+++ Dataset content

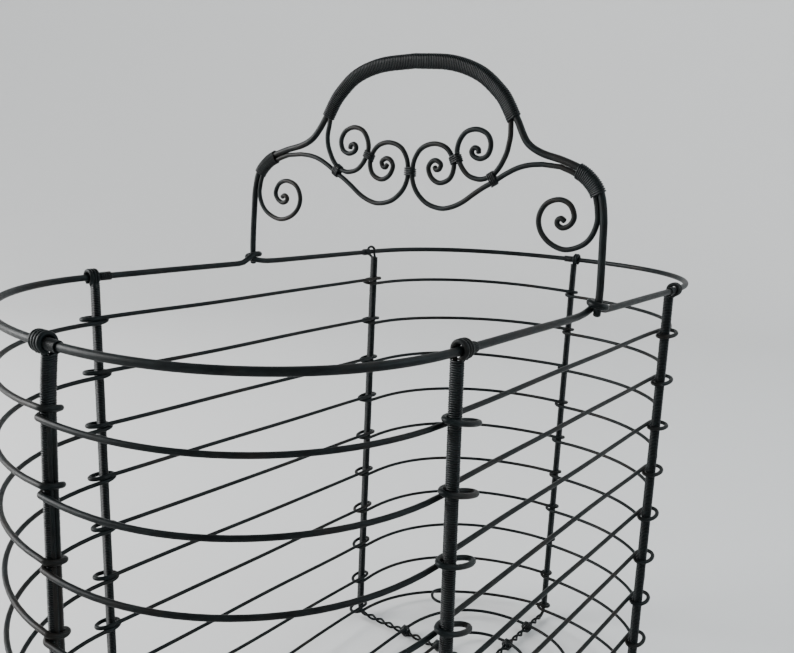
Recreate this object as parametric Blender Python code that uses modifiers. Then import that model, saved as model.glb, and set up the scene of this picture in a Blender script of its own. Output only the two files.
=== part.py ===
"""Egg collection basket, bent and bound from wire, with an arched scroll handle.

Frame: metres, +Z up. The origin is on the ground under the middle of the basket.
X runs across the basket, in the plane of the handle. Y runs along it. Front is -Y.
"""

import math
from collections import namedtuple

import bpy
from mathutils import Vector

MM = 0.001

# Plan of the rim, measured on the rim wire's axis
HALF_WIDTH = 100 * MM
HALF_STRAIGHT = 102 * MM
END_BULGE = 88 * MM
END_POWER = 2.25
# The four rounded quarters are not alike: how square each is, (side, end) first
RIM_POWER = {(1, -1): 2.28, (-1, -1): 2.06, (-1, 1): 2.25, (1, 1): 2.28}
RUNG_POWER = {(1, -1): 2.27, (-1, -1): 1.98, (-1, 1): 2.25, (1, 1): 2.37}
BASE_POWER = {**RUNG_POWER, (-1, 1): 2.0}
END_Y = HALF_STRAIGHT + END_BULGE - 0.1 * MM
FRONT_END_X = 7.4 * MM
BACK_END_X = 4.5 * MM

# Wires, by radius
RIM_R = 1.4 * MM
RUNG_R = 1.0 * MM
CORE_R = 0.75 * MM
HANDLE_R = 1.6 * MM
SCROLL_R = 1.02 * MM
BINDING = 0.8 * MM
GAP = 0.3 * MM

# Levels
RUNG_COUNT = 9
RUNG_PITCH = 25.5 * MM
TOP_GAP = 22.5 * MM
SPOKE_Z = BINDING + GAP + CORE_R
LEG_OFFSET = CORE_R + GAP / 2
INNER_RING_Z = SPOKE_Z + 2 * LEG_OFFSET + CORE_R + GAP + RUNG_R
BASE_RING_Z = 9.2 * MM
RIM_Z = BASE_RING_Z + RUNG_COUNT * RUNG_PITCH + TOP_GAP

# A rung's full turn round an upright, on the wire's axis
TURN_R = 4.1 * MM

# Inner base rings: half width, and how far each reaches along the basket
LARGE_RING = (57 * MM, 162 * MM)
SMALL_RING = (30 * MM, 134 * MM)

# Handle: the middle of the arch stands this far to the right of the middle of the feet,
# and the right foot stands this far inside its own place, with the rim bent in to meet it
SWAY = 2.7 * MM
FOOT_IN = 1.5 * MM
FOOT_X = HALF_WIDTH + RIM_R + GAP + HANDLE_R
PAIR_OFFSET = HANDLE_R + GAP + SCROLL_R

METAL = (0.013, 0.019, 0.019, 1.0)
# Uprights, clockwise from above. x and y are on the rim's axis. inset is how far the upright
# hangs inside the rim, shift how far +X its foot stands from its top. The rungs pass it on its
# outer (1) or inner (-1) side, in a turn with this opening and this climb. first and last are
# how far the top and the lowest rung sit above their level there.
Upright = namedtuple("Upright", "name x y normal inset shift side opening climb first last")
UPRIGHTS = (
    Upright("front_right", HALF_WIDTH, -HALF_STRAIGHT, (1, 0), 1.5, 6.8, -1, 5.0, -2.4, -2.3, 3.0),
    Upright("front_end", FRONT_END_X, -END_Y, (0, -1), 0.8, 0.0, 1, 0.6, 3.4, 1.2, 3.0),
    Upright("front_left", -HALF_WIDTH, -HALF_STRAIGHT, (-1, 0), -0.3, 8.0, -1, 3.4, 2.4, 2.8, 2.2),
    Upright("back_left", -HALF_WIDTH, HALF_STRAIGHT, (-1, 0), 2.6, 0.0, -1, 4.0, -3.2, 4.0, -4.0),
    Upright("back_end", BACK_END_X, END_Y, (0, 1), 2.0, 0.0, -1, 0.6, -3.0, 0.0, 0.0),
    Upright("back_right", HALF_WIDTH, HALF_STRAIGHT, (1, 0), 2.4, 2.2, -1, 5.0, 2.4, -1.2, 0.6),
)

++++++

[Written task] Only the lines from the beginning of the material above through the line with "SMALL_RING = (30 * MM, 134 * MM)" are wanted; extract them exactly.

[Complete response]
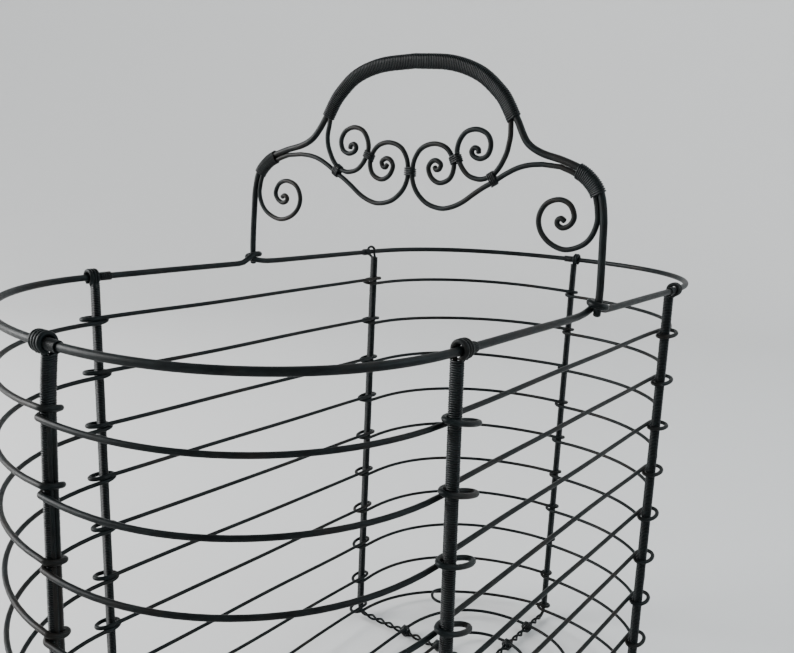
Recreate this object as parametric Blender Python code that uses modifiers. Then import that model, saved as model.glb, and set up the scene of this picture in a Blender script of its own. Output only the two files.
=== part.py ===
"""Egg collection basket, bent and bound from wire, with an arched scroll handle.

Frame: metres, +Z up. The origin is on the ground under the middle of the basket.
X runs across the basket, in the plane of the handle. Y runs along it. Front is -Y.
"""

import math
from collections import namedtuple

import bpy
from mathutils import Vector

MM = 0.001

# Plan of the rim, measured on the rim wire's axis
HALF_WIDTH = 100 * MM
HALF_STRAIGHT = 102 * MM
END_BULGE = 88 * MM
END_POWER = 2.25
# The four rounded quarters are not alike: how square each is, (side, end) first
RIM_POWER = {(1, -1): 2.28, (-1, -1): 2.06, (-1, 1): 2.25, (1, 1): 2.28}
RUNG_POWER = {(1, -1): 2.27, (-1, -1): 1.98, (-1, 1): 2.25, (1, 1): 2.37}
BASE_POWER = {**RUNG_POWER, (-1, 1): 2.0}
END_Y = HALF_STRAIGHT + END_BULGE - 0.1 * MM
FRONT_END_X = 7.4 * MM
BACK_END_X = 4.5 * MM

# Wires, by radius
RIM_R = 1.4 * MM
RUNG_R = 1.0 * MM
CORE_R = 0.75 * MM
HANDLE_R = 1.6 * MM
SCROLL_R = 1.02 * MM
BINDING = 0.8 * MM
GAP = 0.3 * MM

# Levels
RUNG_COUNT = 9
RUNG_PITCH = 25.5 * MM
TOP_GAP = 22.5 * MM
SPOKE_Z = BINDING + GAP + CORE_R
LEG_OFFSET = CORE_R + GAP / 2
INNER_RING_Z = SPOKE_Z + 2 * LEG_OFFSET + CORE_R + GAP + RUNG_R
BASE_RING_Z = 9.2 * MM
RIM_Z = BASE_RING_Z + RUNG_COUNT * RUNG_PITCH + TOP_GAP

# A rung's full turn round an upright, on the wire's axis
TURN_R = 4.1 * MM

# Inner base rings: half width, and how far each reaches along the basket
LARGE_RING = (57 * MM, 162 * MM)
SMALL_RING = (30 * MM, 134 * MM)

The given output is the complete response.